If you're interested in the role of follistatin in (rather in relation to) aging, you're lucky because I accidentally uploaded a paid paper couple of days ago which has some information about that.
https://www.dropbox....en2016.pdf?dl=0
Granted not everyone develops diabetes as they age but quite a few people have pre-diabetic symptoms and this has some implications about how much you can actually get out of exercise if you're in that group. It doesn't give a clear answer if getting extra follistatin would help - in fact like in most cases when it comes to these proteins and their quantities in there is no clear answer.
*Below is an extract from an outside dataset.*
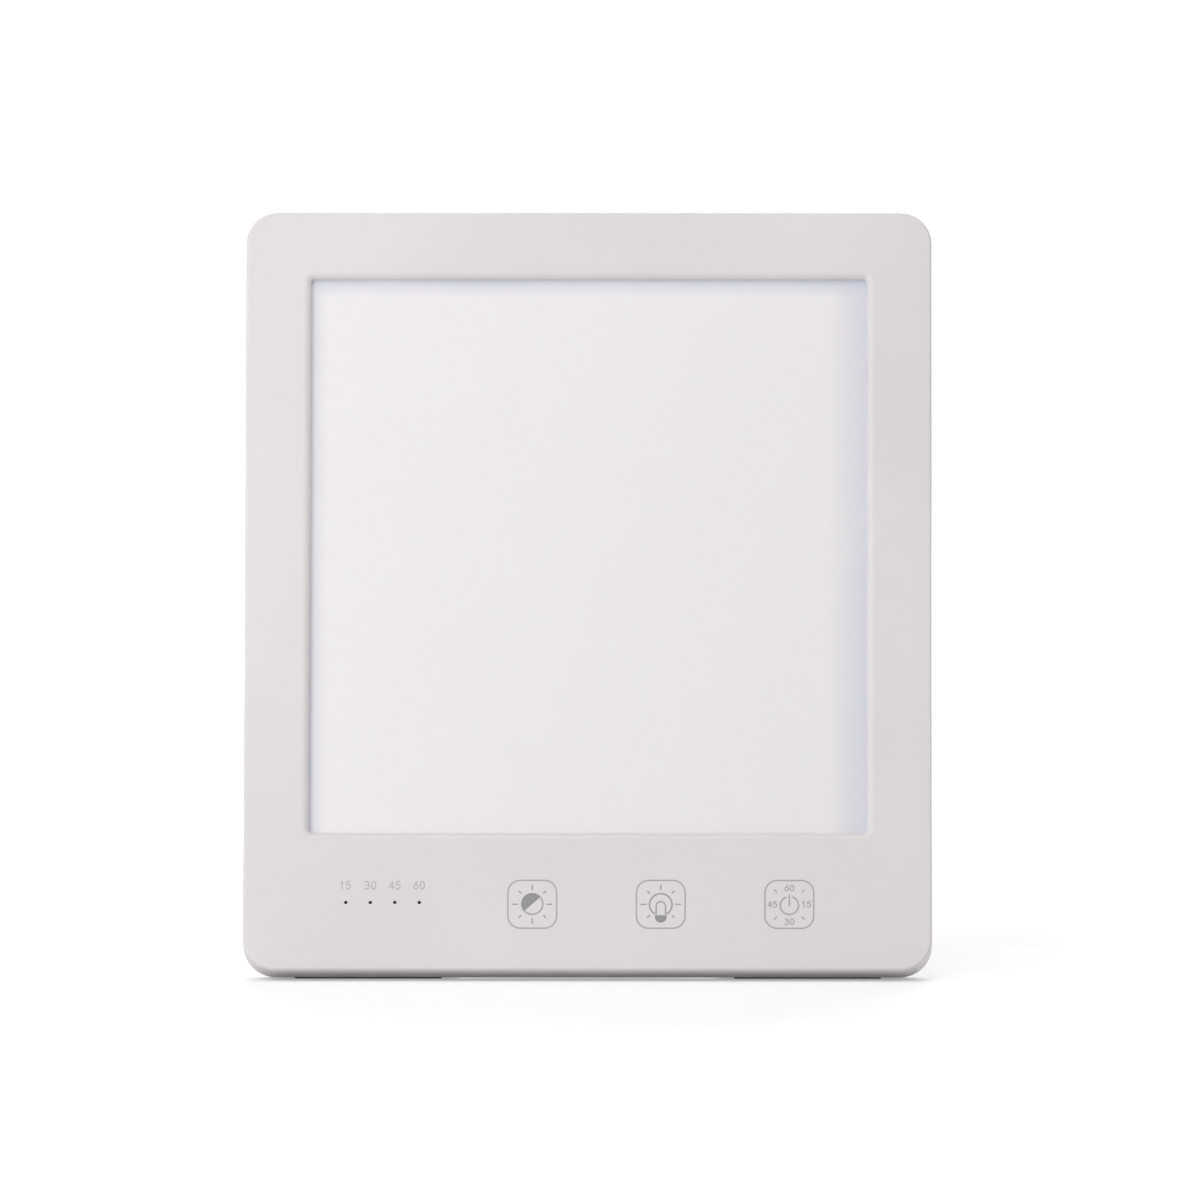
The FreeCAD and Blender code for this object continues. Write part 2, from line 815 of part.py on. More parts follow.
def foam_pads():
    """Foam blocks that press the heat plate forward off the pocket's inner side."""
    back = pocket_floor - pocket_wall
    pads = []
    for side in (-1, 1):
        x = side * half_leg / 2
        pads.append(block(x - foam_side / 2, x + foam_side / 2, plate_back, back,
                          foam_low, foam_low + foam_length))
    return Part.makeCompound(pads)


def dc_socket():
    """Power socket body: a block on the board with a round snout in the housing's hole."""
    half = socket_side / 2
    body = block(socket_inner_face - socket_length, socket_inner_face, board_back, board_back + socket_side,
                 socket_height - half, socket_height + half)
    start = V(socket_inner_face - over, socket_depth, socket_height)
    snout = drum(socket_snout_radius, start, X_AXIS, socket_mouth - socket_inner_face + over)
    bore_start = V(socket_mouth - socket_bore_depth, socket_depth, socket_height)
    bore = drum(socket_bore_radius, bore_start, X_AXIS, socket_bore_depth + over)
    seat_start = V(socket_inner_face - socket_length - over, socket_depth, socket_height)
    seat = drum(socket_shoulder_radius, seat_start, X_AXIS, socket_length)
    return body.fuse(snout).cut([bore, seat]).removeSplitter()


def dc_pin():
    """Centre pin of the power socket, with a wider shoulder held in the socket's floor."""
    floor = socket_mouth - socket_bore_depth
    pin = drum(socket_pin_radius, V(floor, socket_depth, socket_height), X_AXIS, socket_pin_length)
    shoulder_start = socket_inner_face - socket_length
    shoulder = drum(socket_shoulder_radius, V(shoulder_start, socket_depth, socket_height), X_AXIS,
                    floor - shoulder_start)
    return fuse_all([pin, shoulder])


def built_pieces():
    """Every piece of the fixed housing, by name, in the slab's frame."""
    pieces = {
        "front_bezel": front_bezel(),
        "diffuser_panel": panel_sheet(panel_recess, diffuser_back, 0),
        "prism_sheet": panel_sheet(diffuser_back, prism_back, prism_trim),
        "light_guide": panel_sheet(prism_back, guide_back, 0),
        "reflector_sheet": panel_sheet(guide_back, reflector_back, 0),
        "led_bar_left": led_bar(-1),
        "led_bar_right": led_bar(1),
        "led_chips_left": led_chips(-1),
        "led_chips_right": led_chips(1),
        "thermal_tapes": thermal_tapes(),
        "heat_plate": heat_plate(),
        "foam_pads": foam_pads(),
        "control_board": control_board(),
        "touch_pads": touch_pads(),
        "indicator_leds": indicator_leds(),
        "light_pipe": light_pipe(),
        "board_chip": board_chip(),
        "boost_inductor": boost_inductor(),
        "board_capacitors": board_capacitors(),
        "lead_connectors": lead_connectors(),
        "led_leads": led_leads(),
        "dc_socket": dc_socket(),
        "dc_pin": dc_pin(),
        "back_cover": back_cover(),
        "housing_screws": housing_screws(),
        "foot_pads": foot_pads(),
        "hinge_pin": hinge_pin(),
        "friction_washers": friction_washers(),
    }
    return pieces


def moving_pieces():
    """The stand's pieces, opened on their hinge, in the slab's frame."""
    return {
        "stand_leg": open_leg(stand_leg()),
        "stand_foot": open_leg(stand_foot_shape()),
    }


def footprint_middle(shapes):
    """Middle of the standing lamp's box, on the table."""
    box = FreeCAD.BoundBox()
    for shape in shapes:
        box.add(shape.optimalBoundingBox(False))
    print("size", round(box.XLength, 3), round(box.YLength, 3), round(box.ZLength, 3))
    return V(0, (box.YMin + box.YMax) / 2, 0)


def standing_pieces():
    """Every piece, leaned back on the stand, with the origin under the middle of the lamp."""
    pieces = {**built_pieces(), **moving_pieces()}
    standing = {name: stand_up(shape) for name, shape in pieces.items()}
    middle = footprint_middle(standing.values())
    for shape in standing.values():
        shape.translate(middle * -1)
    return standing, middle


def main():
    """Build and export every piece."""
    os.makedirs("parts", exist_ok=True)
    for name, shape in standing_pieces()[0].items():
        shape.exportStep(f"parts/{name}.step")


if __name__ == "__main__":
    main()
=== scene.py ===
import json
import logging
import math
from dataclasses import dataclass
from enum import Enum
from typing import Callable, Sequence

import bmesh
import bpy
from mathutils import Matrix, Vector


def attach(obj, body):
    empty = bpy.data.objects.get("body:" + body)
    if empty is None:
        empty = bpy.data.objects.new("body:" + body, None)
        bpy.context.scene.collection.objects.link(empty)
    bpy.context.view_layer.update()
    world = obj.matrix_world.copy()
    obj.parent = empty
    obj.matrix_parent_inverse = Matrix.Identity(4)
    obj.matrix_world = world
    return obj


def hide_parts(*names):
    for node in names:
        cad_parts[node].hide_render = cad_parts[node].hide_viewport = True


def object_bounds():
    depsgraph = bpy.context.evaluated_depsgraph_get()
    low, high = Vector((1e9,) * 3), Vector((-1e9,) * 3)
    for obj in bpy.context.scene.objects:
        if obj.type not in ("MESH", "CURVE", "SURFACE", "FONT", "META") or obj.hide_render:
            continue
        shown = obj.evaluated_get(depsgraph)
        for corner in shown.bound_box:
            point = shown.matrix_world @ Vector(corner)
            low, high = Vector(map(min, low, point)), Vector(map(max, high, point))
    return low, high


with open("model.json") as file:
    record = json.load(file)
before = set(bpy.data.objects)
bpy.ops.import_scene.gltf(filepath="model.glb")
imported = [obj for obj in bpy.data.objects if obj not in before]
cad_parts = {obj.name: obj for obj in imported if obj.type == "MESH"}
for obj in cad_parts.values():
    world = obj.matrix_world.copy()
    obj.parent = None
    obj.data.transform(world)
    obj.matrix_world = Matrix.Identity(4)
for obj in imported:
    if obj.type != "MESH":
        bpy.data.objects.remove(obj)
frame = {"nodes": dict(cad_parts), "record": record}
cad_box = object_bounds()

logging.basicConfig(level=logging.INFO, format="%(message)s")
log = logging.getLogger("light_therapy_lamp")

MM = 0.001
Colour = tuple[float, float, float]
Flat = tuple[float, float]


class Body(str, Enum):
    """The two bodies that a piece can ride on."""

    HOUSING = "housing"
    STAND = "stand"


class Fade(str, Enum):
    """The ways in which one tone runs into the next."""

    SMOOTH = "SMOOTHSTEP"
    EVEN = "LINEAR"


def srgb(red: float, green: float, blue: float) -> Colour:
    """Turn a colour as a screen shows it into the linear one that a shader takes.

    Args:
        red: Red from 0 to 255.
        green: Green from 0 to 255.
        blue: Blue from 0 to 255.

    Returns:
        The linear colour, each part from 0 to 1.
    """
    parts = (red / 255, green / 255, blue / 255)
    return tuple(c / 12.92 if c <= 0.04045 else ((c + 0.055) / 1.055) ** 2.4 for c in parts)


class ShaderGraph:
    """Node tree of one material, with short calls for what the finishes share."""

    def __init__(self, name: str) -> None:
        """Start a material with one surface shader, placed by the piece's own coordinates.

        Args:
            name: Name of the material.
        """
        self.material = bpy.data.materials.new(name)
        self.material.use_nodes = True
        self.tree = self.material.node_tree
        self.tree.nodes.clear()
        output = self.add("ShaderNodeOutputMaterial")
        self.surface = self.add("ShaderNodeBsdfPrincipled")
        self.link(self.surface.outputs["BSDF"], output.inputs["Surface"])
        self.place = self.add("ShaderNodeTexCoord").outputs["Object"]

    def add(self, kind: str, **settings: object) -> bpy.types.Node:
        """Add a node and set what is named.

        Args:
            kind: Blender's name for the kind of node.
            settings: Values of the node's own settings.

        Returns:
            The new node.
        """
        node = self.tree.nodes.new(kind)
        for key, value in settings.items():
            setattr(node, key, value)
        return node

    def link(self, source: bpy.types.NodeSocket, target: bpy.types.NodeSocket) -> None:
        """Join an output to an input."""
        self.tree.links.new(source, target)

    def stretched(self, stretch: Sequence[float]) -> bpy.types.NodeSocket:
        """Scale the piece's coordinates along each axis.

        Args:
            stretch: Scale along x, y and z.

        Returns:
            The scaled coordinates.
        """
        mapping = self.add("ShaderNodeMapping")
        mapping.inputs["Scale"].default_value = stretch
        self.link(self.place, mapping.inputs["Vector"])
        return mapping.outputs["Vector"]

    def noise(
        self, per_metre: float, detail: float = 3.0, stretch: Sequence[float] = (1, 1, 1)
    ) -> bpy.types.NodeSocket:
        """Cloudy pattern from 0 to 1.

        Args:
            per_metre: How many blots lie along a metre.
            detail: How many finer layers are added.
            stretch: Scale along each axis, for a drawn-out grain.

        Returns:
            The pattern's value.
        """
        texture = self.add("ShaderNodeTexNoise")
        texture.inputs["Scale"].default_value = per_metre
        texture.inputs["Detail"].default_value = detail
        self.link(self.stretched(stretch), texture.inputs["Vector"])
        return texture.outputs["Fac"]

    def cells(self, per_metre: float) -> bpy.types.NodeSocket:
        """Distance to the nearest of many scattered points.

        Args:
            per_metre: How many cells lie along a metre.

        Returns:
            The distance, in cells.
        """
        texture = self.add("ShaderNodeTexVoronoi")
        texture.inputs["Scale"].default_value = per_metre
        self.link(self.place, texture.inputs["Vector"])
        return texture.outputs["Distance"]

    def spread(
        self, value: bpy.types.NodeSocket, start: Flat, end: Flat, way: Fade = Fade.SMOOTH
    ) -> bpy.types.NodeSocket:
        """Map one range of a value to another, and hold it at the ends.

        Args:
            value: What is mapped.
            start: Lowest and highest value that counts.
            end: What those two become.
            way: How it runs between them.

        Returns:
            The mapped value.
        """
        node = self.add("ShaderNodeMapRange", interpolation_type=way.value)
        for socket, number in zip(node.inputs[1:5], (*start, *end)):
            socket.default_value = number
        self.link(value, node.inputs["Value"])
        return node.outputs["Result"]

    def blend(
        self, factor: bpy.types.NodeSocket, first: object, second: object
    ) -> bpy.types.NodeSocket:
        """Mix two colours.

        Args:
            factor: Share of the second colour.
            first: A colour, or a socket that gives one.
            second: A colour, or a socket that gives one.

        Returns:
            The mixed colour.
        """
        node = self.add("ShaderNodeMix", data_type="RGBA")
        self.link(factor, node.inputs["Factor"])
        for socket, colour in ((node.inputs[6], first), (node.inputs[7], second)):
            if isinstance(colour, bpy.types.NodeSocket):
                self.link(colour, socket)
            else:
                socket.default_value = (*colour, 1.0)
        return node.outputs[2]

    def maths(self, operation: str, first: object, second: object = 0.0) -> bpy.types.NodeSocket:
        """Combine two values.

        Args:
            operation: Blender's name for the sum that is done.
            first: A number, or a socket that gives one.
            second: A number, or a socket that gives one.

        Returns:
            The result.
        """
        node = self.add("ShaderNodeMath", operation=operation)
        for socket, value in zip(node.inputs, (first, second)):
            if isinstance(value, bpy.types.NodeSocket):
                self.link(value, socket)
            else:
                socket.default_value = value
        return node.outputs[0]

    def axis(self, name: str) -> bpy.types.NodeSocket:
        """One of the piece's coordinates, in metres.

        Args:
            name: X, Y or Z.

        Returns:
            The coordinate.
        """
        parts = self.add("ShaderNodeSeparateXYZ")
        self.link(self.place, parts.inputs[0])
        return parts.outputs[name]

    def colour(self, source: bpy.types.NodeSocket) -> None:
        """Use a socket as the surface's colour."""
        self.link(source, self.surface.inputs["Base Color"])

    def roughness(self, source: bpy.types.NodeSocket) -> None:
        """Use a socket as the surface's roughness."""
        self.link(source, self.surface.inputs["Roughness"])

    def bump(self, layers: Sequence[tuple[bpy.types.NodeSocket, float]]) -> None:
        """Raise the surface by one or more patterns.

        Args:
            layers: A pattern, and how far it rises in millimetres, for each layer.
        """
        normal = None
        for height, rise in layers:
            node = self.add("ShaderNodeBump")
            node.inputs["Distance"].default_value = rise * MM
            self.link(height, node.inputs["Height"])
            if normal:
                self.link(normal, node.inputs["Normal"])
            normal = node.outputs["Normal"]
        self.link(normal, self.surface.inputs["Normal"])

    def fix(self, **values: float) -> None:
        """Set numbers that are the same all over the surface.

        Args:
            values: Input names with underscores for spaces, and their numbers.
        """
        for key, value in values.items():
            self.surface.inputs[key.replace("_", " ")].default_value = value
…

Be very clear that this paper is not about your glucose levels ("prediabetes") but is rather about your *insulin* levels relative to glucagon. The distinction is worth making because not all prediabetes is the same. Sometimes prediabetes is about insulin resistance (so insulin levels go and stay high), but other times it may not reflect that.
I found an incredible rodent paper that demonstrates that during periods of starvation, when the body starts autophagy, that glucose levels *rise* while insulin continues to trend down:
https://www.ncbi.nlm...les/PMC3149698/
The study is fascinating because the control group is rats that are genetically disabled to do autophagy. When they look at starvation in both groups, sometime around hours 19 to 23 for the group that can do autophagy:
1) Free amino acids surge
2) Glucose levels go sharply up
3) Insulin levels continue to trend down, even in face of higher glucose
4) Glucagon continues to slightly trend up
What appears to be happening here is autophagy releases amino acids from inside of the cells. Autophagy is eating defective proteins, mitochondria, viruses, and bacteria, and these are producing large amounts of free amino acids. The FAA are then feeding gluconeogenesis to produce glucose.
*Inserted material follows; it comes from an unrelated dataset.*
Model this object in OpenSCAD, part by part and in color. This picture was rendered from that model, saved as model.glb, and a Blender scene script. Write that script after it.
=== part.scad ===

This raises the question in adult humans with "prediabetes" is the cause of the high glucose level a) insulin resistance or b) autophagy? In my own case, I intermittent fast, and I have noticed that my glucose levels never come below 100 mg/dL during my fast. So even though I have no food to stimulate glucose higher or raise insulin, my glucose stays high. After I eat my first meal, glucose trends down, probably as a response to insulin going high after the meal. I am fairly sure that if we measured my metabolites during the fast, you would see stable rising glucagon and falling (and probably very low) insulin.
I am starting to wonder if much of adult prediabetes may in fact reflect a lot of collected garbage in our cells and the body being overwhelmed by trying to clean this out by autophagy in the overnight fast.